Je vais passer en revue les plus importants.

Peter Aaron et Benjamin Sachs sont quasiment indissociables, comme deux facettes fictives d’une seule et même personne : l’auteur dont ils se partagent les traits.

Un peu en retrait, non reconnu et portant ses initiales, Peter est sans doute l’avatar le plus représentatif de son créateur.

Benjamin, lui, ressemble à une étoile qui brille par sa facilité déconcertante à réussir dans l’écriture. Mais il est habité par un passé qu’il mythifie et dramatise. Enchaîné à son destin, « L’enfant d’Hiroshima » comme il se surnomme est possiblement un vieux démon que Paul Auster exorcise à travers ce récit.

Maria Turner est le personnage le plus charnel. Photographe, elle pousse son métier jusqu’au voyeurisme et n’hésite pas à se réifier. Cependant, son art devient aussi une thérapie qui permet à Benjamin de se réconcilier physiquement et psychologiquement avec lui-même.

Reed incarne l’alter ego de Benjamin. Tout dans sa vie est lié, directement ou non, à celle de Sachs.
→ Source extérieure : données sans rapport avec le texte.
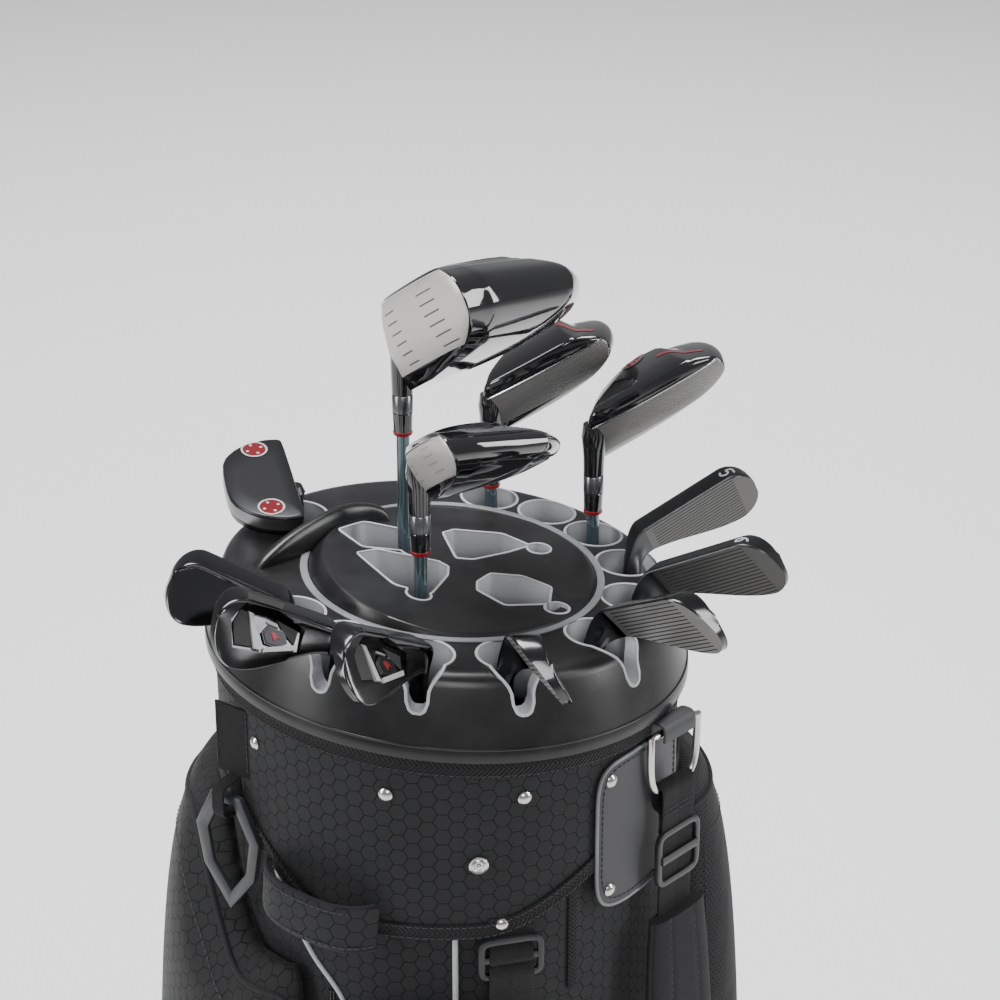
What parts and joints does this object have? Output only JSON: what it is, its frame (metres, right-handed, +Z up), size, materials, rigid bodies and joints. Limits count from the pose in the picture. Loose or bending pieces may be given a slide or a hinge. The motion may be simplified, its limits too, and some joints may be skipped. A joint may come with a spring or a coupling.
{
  "type": "golf club set in a cart bag",
  "caption": "Set of golf clubs standing grip-down in a round cart bag with a moulded full-length divider top, pockets and a shoulder strap.",
  "frame": {"origin": "centre of the flat underside of the bag's base, on the floor", "axes": "+Z up along the bag and the club shafts, -Y towards the side with the ball pocket and front strap, +X towards the shoulder strap side"},
  "size_m": [0.4471, 0.4028, 1.2009],
  "materials": {
    "moulded_plastic": "satin moulded, black",
    "grey_trim": "soft grey",
    "bag_fabric": "ripstop with a honeycomb weave",
    "webbing": "woven webbing and padded cloth",
    "patch_leather": "synthetic leather",
    "nickel": "polished nickel plate",
    "black_steel": "dark satin plating",
    "putter_black": "black anodised",
    "wood_gloss_black": "gloss black lacquer",
    "shaft_grey": "metallic blue-grey lacquer on carbon fibre",
    "grip_rubber": "soft textured rubber"
  },
  "bodies": {
    "bag": {"base_cup": "moulded_plastic", "body_tube": "bag_fabric", "upper_cuff": "bag_fabric", "divider_sleeve": "bag_fabric", "stay_rod_rear": "nickel", "stay_rod_left": "nickel", "divider_top": "moulded_plastic", "deck_trim": "grey_trim", "pocket_garment_left": "bag_fabric", "pocket_garment_right": "bag_fabric", "pocket_ball_front": "bag_fabric", "pocket_cooler_front": "bag_fabric", "strap_patch": "patch_leather", "d_ring_tab": "patch_leather", "front_buckle": "moulded_plastic", "ring_tab": "webbing", "grab_handle": "bag_fabric"},
    "shoulder_strap": {"strap_d_ring": "nickel", "strap_webbing": "webbing", "strap_slider": "moulded_plastic", "strap_pad": "webbing"},
    "towel_ring": {"towel_ring": "moulded_plastic"},
    "zip_left": {"zip_slider_left": "nickel"},
    "zip_right": {"zip_slider_right": "nickel"},
    "driver": {"driver_head": "wood_gloss_black", "driver_shaft": "shaft_grey", "driver_grip": "grip_rubber"},
    "wood3": {"wood3_head": "wood_gloss_black", "wood3_shaft": "shaft_grey", "wood3_grip": "grip_rubber"},
    "wood5": {"wood5_head": "wood_gloss_black", "wood5_shaft": "shaft_grey", "wood5_grip": "grip_rubber"},
    "hybrid": {"hybrid_head": "wood_gloss_black", "hybrid_shaft": "shaft_grey", "hybrid_grip": "grip_rubber"},
    "iron5": {"iron5_head": "black_steel", "iron5_shaft": "shaft_grey", "iron5_grip": "grip_rubber"},
    "iron6": {"iron6_head": "black_steel", "iron6_shaft": "shaft_grey", "iron6_grip": "grip_rubber"},
    "iron7": {"iron7_head": "black_steel", "iron7_shaft": "shaft_grey", "iron7_grip": "grip_rubber"},
    "iron8": {"iron8_head": "black_steel", "iron8_shaft": "shaft_grey", "iron8_grip": "grip_rubber"},
    "iron9": {"iron9_head": "black_steel", "iron9_shaft": "shaft_grey", "iron9_grip": "grip_rubber"},
    "wedge_pitching": {"wedge_pitching_head": "black_steel", "wedge_pitching_shaft": "shaft_grey", "wedge_pitching_grip": "grip_rubber"},
    "wedge_sand": {"wedge_sand_head": "black_steel", "wedge_sand_shaft": "shaft_grey", "wedge_sand_grip": "grip_rubber"},
    "putter": {"putter_head": "putter_black", "putter_shaft": "shaft_grey", "putter_grip": "grip_rubber"}
  },
  "joints": [
    {"name": "driver_lift", "type": "slide", "parent": "bag", "child": "driver", "axis": [0, 0, 1], "range_m": [0, 0.95]},
    {"name": "wood3_lift", "type": "slide", "parent": "bag", "child": "wood3", "axis": [0, 0, 1], "range_m": [0, 0.95]},
    {"name": "wood5_lift", "type": "slide", "parent": "bag", "child": "wood5", "axis": [0, 0, 1], "range_m": [0, 0.016]},
    {"name": "hybrid_lift", "type": "slide", "parent": "bag", "child": "hybrid", "axis": [0, 0, 1], "range_m": [0, 0.036]},
    {"name": "iron5_lift", "type": "slide", "parent": "bag", "child": "iron5", "axis": [0, 0, 1], "range_m": [0, 0.056]},
    {"name": "iron6_lift", "type": "slide", "parent": "bag", "child": "iron6", "axis": [0, 0, 1], "range_m": [0, 0.93]},
    {"name": "iron7_lift", "type": "slide", "parent": "bag", "child": "iron7", "axis": [0, 0, 1], "range_m": [0, 0.93]},
    {"name": "iron8_lift", "type": "slide", "parent": "bag", "child": "iron8", "axis": [0, 0, 1], "range_m": [0, 0.93]},
    {"name": "iron9_lift", "type": "slide", "parent": "bag", "child": "iron9", "axis": [0, 0, 1], "range_m": [0, 0.93]},
    {"name": "wedge_pitching_lift", "type": "slide", "parent": "bag", "child": "wedge_pitching", "axis": [0, 0, 1], "range_m": [0, 0.93]},
    {"name": "wedge_sand_lift", "type": "slide", "parent": "bag", "child": "wedge_sand", "axis": [0, 0, 1], "range_m": [0, 0.93]},
    {"name": "putter_lift", "type": "slide", "parent": "bag", "child": "putter", "axis": [0, 0, 1], "range_m": [0, 0.93]},
    {"name": "strap_swing", "type": "hinge", "parent": "bag", "child": "shoulder_strap", "pos_m": [0.15459, -0.07877, 0.886], "axis": [-0.454, -0.891, 0], "range_deg": [0, 20]},
    {"name": "towel_ring_swing", "type": "hinge", "parent": "bag", "child": "towel_ring", "pos_m": [-0.14615, -0.08781, 0.836], "axis": [-0.515, 0.8572, 0], "range_deg": [0, 60]},
    {"name": "zip_left_pull", "type": "slide", "parent": "bag", "child": "zip_left", "axis": [0, 0, -1], "range_m": [0, 0.45]},
    {"name": "zip_right_pull", "type": "slide", "parent": "bag", "child": "zip_right", "axis": [0, 0, -1], "range_m": [0, 0.5]}
  ]
}
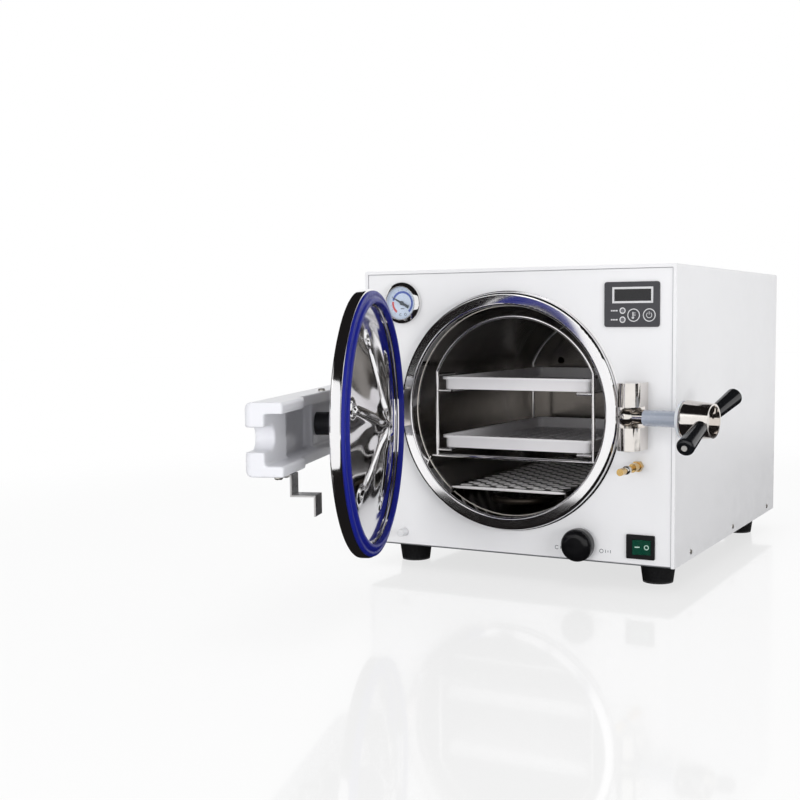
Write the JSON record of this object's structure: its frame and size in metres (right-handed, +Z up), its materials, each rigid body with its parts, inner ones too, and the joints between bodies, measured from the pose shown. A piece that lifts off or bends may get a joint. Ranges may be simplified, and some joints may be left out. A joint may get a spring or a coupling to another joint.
{
  "type": "tabletop steam sterilizer",
  "caption": "Tabletop steam sterilizer: boxed case, round pressure chamber with rack and trays, side-hung sealed door, swing-bolt clamp, gauge, display and exhaust knob.",
  "frame": {"origin": "middle of the case's footprint at the level of the table", "axes": "+Z up, -Y out of the chamber's mouth towards the user, +X to the user's right, so the hinge is on the -X side"},
  "size_m": [0.4679, 0.8946, 0.368],
  "materials": {
    "white_paint": "smooth white powder coat",
    "galvanised": "galvanised sheet",
    "black_rubber": "matt",
    "screw_steel": "bright",
    "polished_steel": "polished stainless",
    "chamber_steel": "satin stainless",
    "mineral_wool": "fibrous",
    "heater_sheath": "dull alloy sheath",
    "chrome": "polished chrome",
    "dial_face": "pale blue-white print",
    "clear_glass": "clear",
    "needle_black": "satin black",
    "display_grey": "fine texture",
    "window_black": "smoked",
    "lamp_clear": "diffused",
    "board_green": "circuit board",
    "button_grey": "fine texture",
    "switch_black": "moulded",
    "rocker_green": "translucent moulded green",
    "knob_black": "satin moulded",
    "collar_grey": "moulded",
    "brass": "turned brass",
    "button_white": "moulded",
    "thermostat_cream": "moulded",
    "copper_pipe": "drawn copper",
    "inlet_black": "moulded",
    "seal_blue": "silicone rubber",
    "cast_white": "white paint on a casting",
    "hub_black": "black oxide",
    "bracket_steel": "zinc plated",
    "sleeve_clear": "milky silicone tube",
    "nylon_white": "turned nylon",
    "grip_black": "phenolic",
    "tray_aluminium": "satin anodised",
    "rack_wire": "polished wire"
  },
  "bodies": {
    "case": {"outer_cover": "white_paint", "front_panel": "white_paint", "rear_panel": "white_paint", "base_pan": "galvanised", "feet": "black_rubber", "foot_screws": "screw_steel", "cover_screws": "screw_steel", "chamber_flange": "polished_steel", "chamber_tube": "chamber_steel", "chamber_back": "chamber_steel", "insulation_jacket": "mineral_wool", "chamber_saddles": "galvanised", "heater_tube": "heater_sheath", "chamber_shelf": "chamber_steel", "hinge_block": "chrome", "hinge_pin": "chrome", "clamp_block": "chrome", "bolt_pivot_pin": "screw_steel", "gauge_case": "chrome", "gauge_dial": "dial_face", "gauge_glass": "clear_glass", "display_panel": "display_grey", "display_window": "window_black", "indicator_lamps": "lamp_clear", "control_board": "board_green", "switch_frame": "switch_black", "valve_body": "brass", "valve_collar": "collar_grey", "reset_thermostat": "thermostat_cream", "lock_fitting": "brass", "steam_manifold": "brass", "steam_pipes": "copper_pipe", "safety_valve": "brass", "drain_nozzle": "brass", "mains_inlet": "inlet_black", "power_board": "board_green"},
    "door": {"door_plate": "polished_steel", "door_seal": "seal_blue", "door_liner": "polished_steel", "hub_boss": "hub_black", "centre_bolt": "chrome", "door_arm": "cast_white", "interlock_bracket": "bracket_steel", "arm_screws": "screw_steel"},
    "bolt": {"swing_bolt": "chrome", "bolt_sleeve": "sleeve_clear"},
    "washer": {"thrust_washer": "nylon_white"},
    "nut": {"clamp_nut": "chrome", "nut_grips": "grip_black", "grip_screws": "chrome"},
    "needle": {"gauge_needle": "needle_black"},
    "temperature_button": {"button_temperature": "button_grey"},
    "power_button": {"button_power": "button_grey"},
    "rocker": {"switch_rocker": "rocker_green"},
    "knob": {"valve_knob": "knob_black"},
    "reset": {"reset_button": "button_white"},
    "lock": {"lock_plunger": "brass"},
    "rack_body": {"rack": "rack_wire"},
    "upper_tray": {"tray_upper": "tray_aluminium"},
    "lower_tray": {"tray_lower": "tray_aluminium"}
  },
  "joints": [
    {"name": "door_swing", "type": "hinge", "parent": "case", "child": "door", "pos_m": [-0.1655, -0.304, 0.199], "axis": [0, 0, -1], "range_deg": [-71.5, 45]},
    {"name": "bolt_swing", "type": "hinge", "parent": "case", "child": "bolt", "pos_m": [0.152, -0.262, 0.199], "axis": [0, 0, 1], "range_deg": [-82.75, 12]},
    {"name": "nut_travel", "type": "slide", "parent": "bolt", "child": "washer", "axis": [0.992, -0.1262, 0], "range_m": [-0.0005, 0.0135]},
    {"name": "nut_turn", "type": "hinge", "parent": "washer", "child": "nut", "pos_m": [0.152, -0.262, 0.199], "axis": [-0.992, 0.1262, 0], "range_deg": [-1170, 0]},
    {"name": "needle_swing", "type": "hinge", "parent": "case", "child": "needle", "pos_m": [-0.146, -0.2425, 0.3285], "axis": [0, 1, 0], "range_deg": [-75, 192], "stiffness_Nm_per_rad": 0.0005},
    {"name": "temperature_press", "type": "slide", "parent": "case", "child": "temperature_button", "axis": [0, 1, 0], "range_m": [0, 0.0008], "stiffness_N_per_m": 400},
    {"name": "power_press", "type": "slide", "parent": "case", "child": "power_button", "axis": [0, 1, 0], "range_m": [0, 0.0008], "stiffness_N_per_m": 400},
    {"name": "rocker_tilt", "type": "hinge", "parent": "case", "child": "rocker", "pos_m": [0.1618, -0.239, 0.0499], "axis": [0, 0, -1], "range_deg": [0, 16]},
    {"name": "knob_turn", "type": "hinge", "parent": "case", "child": "knob", "pos_m": [0.088, -0.25, 0.0485], "axis": [0, -1, 0], "range_deg": [0, 270]},
    {"name": "reset_press", "type": "slide", "parent": "case", "child": "reset", "axis": [0, 1, 0], "range_m": [0, 0.002], "stiffness_N_per_m": 500},
    {"name": "lock_slide", "type": "slide", "parent": "case", "child": "lock", "axis": [0, -1, 0], "range_m": [0, 0.006], "stiffness_N_per_m": 300},
    {"name": "rack_slide", "type": "slide", "parent": "case", "child": "rack_body", "axis": [0, -1, 0], "range_m": [0, 0.06]},
    {"name": "upper_tray_slide", "type": "slide", "parent": "rack_body", "child": "upper_tray", "axis": [0, -1, 0], "range_m": [0, 0.06]},
    {"name": "lower_tray_slide", "type": "slide", "parent": "rack_body", "child": "lower_tray", "axis": [0, -1, 0], "range_m": [0, 0.06]}
  ],
  "couplings": [
    {"joint": "nut_travel", "follows": "nut_turn", "m_per_rad": -0.00063662}
  ]
}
Leur rencontre prend la forme d’un virage à 180° dans la vie de ce dernier, pour le meilleur, même si elle le conduit au pire.

Ce roman est organisé autour de trois thèmes majeurs : la littérature, l’Histoire et la liberté.

Le premier est une sorte de déclinaison du style du romancier : journal intime, écrit à la manière d’un livre d’Histoire ou encore référant à des contes de fées. C’est le thème primordial qui lie les personnages entre eux. En même temps, c’est l’occasion pour l’auteur de donner, en filigrane, plusieurs conseils tendant à faire comprendre que l’écriture d’une fiction est un processus qui conduit, in fine, son auteur à vivre hors du monde réel. Il contribue pour beaucoup à la structure du récit.

Le second, est quant à lui une sorte de « passage obligé » dans la littérature américaine. Il ne s’agit pas simplement de raconter le vécu des personnages, mais de s’imprégner des États-Unis des années 80 avec la guerre du Vietnam, le communisme et la chute du Mur de Berlin.

Vivement critiqué pour son côté anti-américain, le premier roman de Benjamin est une réécriture fictive de l’Histoire de son pays d’adoption. L’auteur s’amuse ici avec la corde sensible : le patriotisme.

La Statue de la Liberté incarne la dernière thématique. Elle est présente dans trois épisodes qui marquent la vie de Benjamin. D’abord arrive l’électrochoc qui lui permet de s’américaniser extérieurement. Ensuite, elle devient le révélateur de ses pulsions avant de participer à une prise de conscience collective. Paradoxalement, son emprise sur lui est telle qu’il doit s’en affranchir.

L’intrigue est structurée sous la forme d’une mise en abîme mettant en perspective la vie des deux auteurs. En effet, tout ce que vit l’un a son pendant inverse dans la vie de l’autre. De plus, tous les éléments mis en avant fonctionnent en boucle. Cette technique se révèle particulièrement efficace pour faire durer le suspense jusqu’à la dernière ligne.

Le verdict

Cette œuvre contemporaine se différencie tant par sa structure que ses thèmes qui exposent des enjeux importants tels que le patriotisme, le destin ou sa façon individuelle et collective de réagir face à des problématiques actuelles venant remettre en question le symbole même de la création du pays : la liberté.

Ici, l’auteur se livre à un exercice peu répandu : raconter la biographie de l’ensemble de ses personnages. Le tout fonctionne à merveille et se révèle particulièrement touchant.

Et le rapport au titre ? C’est vrai qu’il ne saute pas aux yeux et mon dictionnaire des symboles m’a été très utile. Il nous ramène au philosophe anglais Thomas Hobbes qui, dans son traité du même nom, prône que le Léviathan symbolise l’État qui s’octroie une souveraineté et un droit absolu. À l’image du monstre biblique sans frein ni pitié, il cherche à dominer les hommes et leurs consciences. Ainsi, il prétend protéger les individus et les collectivités au prix de toutes libertés et d’une obéissance passive au pouvoir.

Ce colosse invisible et néanmoins omniprésent se matérialise sous la plume de Benjamin, dans un roman au titre évocateur : Léviathan. Simple mise en abîme, lapsus ou invitation à l’introspection ? Je referme cette chronique sur ce mystère insondable.